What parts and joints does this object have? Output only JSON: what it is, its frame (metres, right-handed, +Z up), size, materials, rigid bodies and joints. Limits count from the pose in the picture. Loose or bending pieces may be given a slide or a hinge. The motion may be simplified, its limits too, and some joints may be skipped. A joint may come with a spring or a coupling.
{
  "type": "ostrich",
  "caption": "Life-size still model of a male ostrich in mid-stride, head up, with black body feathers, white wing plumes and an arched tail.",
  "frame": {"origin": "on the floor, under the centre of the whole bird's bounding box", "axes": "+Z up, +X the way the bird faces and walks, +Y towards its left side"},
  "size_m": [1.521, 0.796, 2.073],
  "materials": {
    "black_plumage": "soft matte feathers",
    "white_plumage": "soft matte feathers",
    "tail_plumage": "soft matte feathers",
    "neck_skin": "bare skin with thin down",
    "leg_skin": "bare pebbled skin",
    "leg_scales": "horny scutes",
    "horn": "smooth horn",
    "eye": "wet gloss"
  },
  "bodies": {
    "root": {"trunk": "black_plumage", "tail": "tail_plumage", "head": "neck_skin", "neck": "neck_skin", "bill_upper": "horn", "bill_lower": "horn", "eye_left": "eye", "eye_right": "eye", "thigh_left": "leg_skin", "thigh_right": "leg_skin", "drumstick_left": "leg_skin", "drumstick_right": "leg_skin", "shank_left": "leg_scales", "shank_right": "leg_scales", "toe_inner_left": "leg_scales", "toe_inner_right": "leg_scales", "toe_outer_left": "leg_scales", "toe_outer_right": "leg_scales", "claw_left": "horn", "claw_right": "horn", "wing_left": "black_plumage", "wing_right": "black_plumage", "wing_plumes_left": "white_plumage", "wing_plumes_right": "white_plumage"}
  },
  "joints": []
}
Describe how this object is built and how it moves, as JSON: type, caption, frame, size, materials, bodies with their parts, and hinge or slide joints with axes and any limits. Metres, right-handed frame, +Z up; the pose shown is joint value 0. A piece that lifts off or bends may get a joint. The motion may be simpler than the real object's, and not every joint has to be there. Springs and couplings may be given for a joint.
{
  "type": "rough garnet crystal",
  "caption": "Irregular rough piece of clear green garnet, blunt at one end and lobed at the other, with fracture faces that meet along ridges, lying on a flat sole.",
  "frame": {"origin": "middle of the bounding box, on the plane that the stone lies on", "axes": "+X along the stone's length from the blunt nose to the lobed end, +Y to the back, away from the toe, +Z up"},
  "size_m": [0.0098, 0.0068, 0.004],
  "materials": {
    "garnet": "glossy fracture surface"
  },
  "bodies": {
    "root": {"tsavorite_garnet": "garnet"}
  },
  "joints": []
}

::::::

§ **What is needed**
Each entry must be reproduced verbatim.

§ **Solved exercise**
What parts and joints does this object have? Output only JSON: what it is, its frame (metres, right-handed, +Z up), size, materials, rigid bodies and joints. Limits count from the pose in the picture. Loose or bending pieces may be given a slide or a hinge. The motion may be simplified, its limits too, and some joints may be skipped. A joint may come with a spring or a coupling.
{
  "type": "ostrich",
  "caption": "Life-size still model of a male ostrich in mid-stride, head up, with black body feathers, white wing plumes and an arched tail.",
  "frame": {"origin": "on the floor, under the centre of the whole bird's bounding box", "axes": "+Z up, +X the way the bird faces and walks, +Y towards its left side"},
  "size_m": [1.521, 0.796, 2.073],
  "materials": {
    "black_plumage": "soft matte feathers",
    "white_plumage": "soft matte feathers",
    "tail_plumage": "soft matte feathers",
    "neck_skin": "bare skin with thin down",
    "leg_skin": "bare pebbled skin",
    "leg_scales": "horny scutes",
    "horn": "smooth horn",
    "eye": "wet gloss"
  },
  "bodies": {
    "root": {"trunk": "black_plumage", "tail": "tail_plumage", "head": "neck_skin", "neck": "neck_skin", "bill_upper": "horn", "bill_lower": "horn", "eye_left": "eye", "eye_right": "eye", "thigh_left": "leg_skin", "thigh_right": "leg_skin", "drumstick_left": "leg_skin", "drumstick_right": "leg_skin", "shank_left": "leg_scales", "shank_right": "leg_scales", "toe_inner_left": "leg_scales", "toe_inner_right": "leg_scales", "toe_outer_left": "leg_scales", "toe_outer_right": "leg_scales", "claw_left": "horn", "claw_right": "horn", "wing_left": "black_plumage", "wing_right": "black_plumage", "wing_plumes_left": "white_plumage", "wing_plumes_right": "white_plumage"}
  },
  "joints": []
}
Describe how this object is built and how it moves, as JSON: type, caption, frame, size, materials, bodies with their parts, and hinge or slide joints with axes and any limits. Metres, right-handed frame, +Z up; the pose shown is joint value 0. A piece that lifts off or bends may get a joint. The motion may be simpler than the real object's, and not every joint has to be there. Springs and couplings may be given for a joint.
{
  "type": "rough garnet crystal",
  "caption": "Irregular rough piece of clear green garnet, blunt at one end and lobed at the other, with fracture faces that meet along ridges, lying on a flat sole.",
  "frame": {"origin": "middle of the bounding box, on the plane that the stone lies on", "axes": "+X along the stone's length from the blunt nose to the lobed end, +Y to the back, away from the toe, +Z up"},
  "size_m": [0.0098, 0.0068, 0.004],
  "materials": {
    "garnet": "glossy fracture surface"
  },
  "bodies": {
    "root": {"tsavorite_garnet": "garnet"}
  },
  "joints": []
}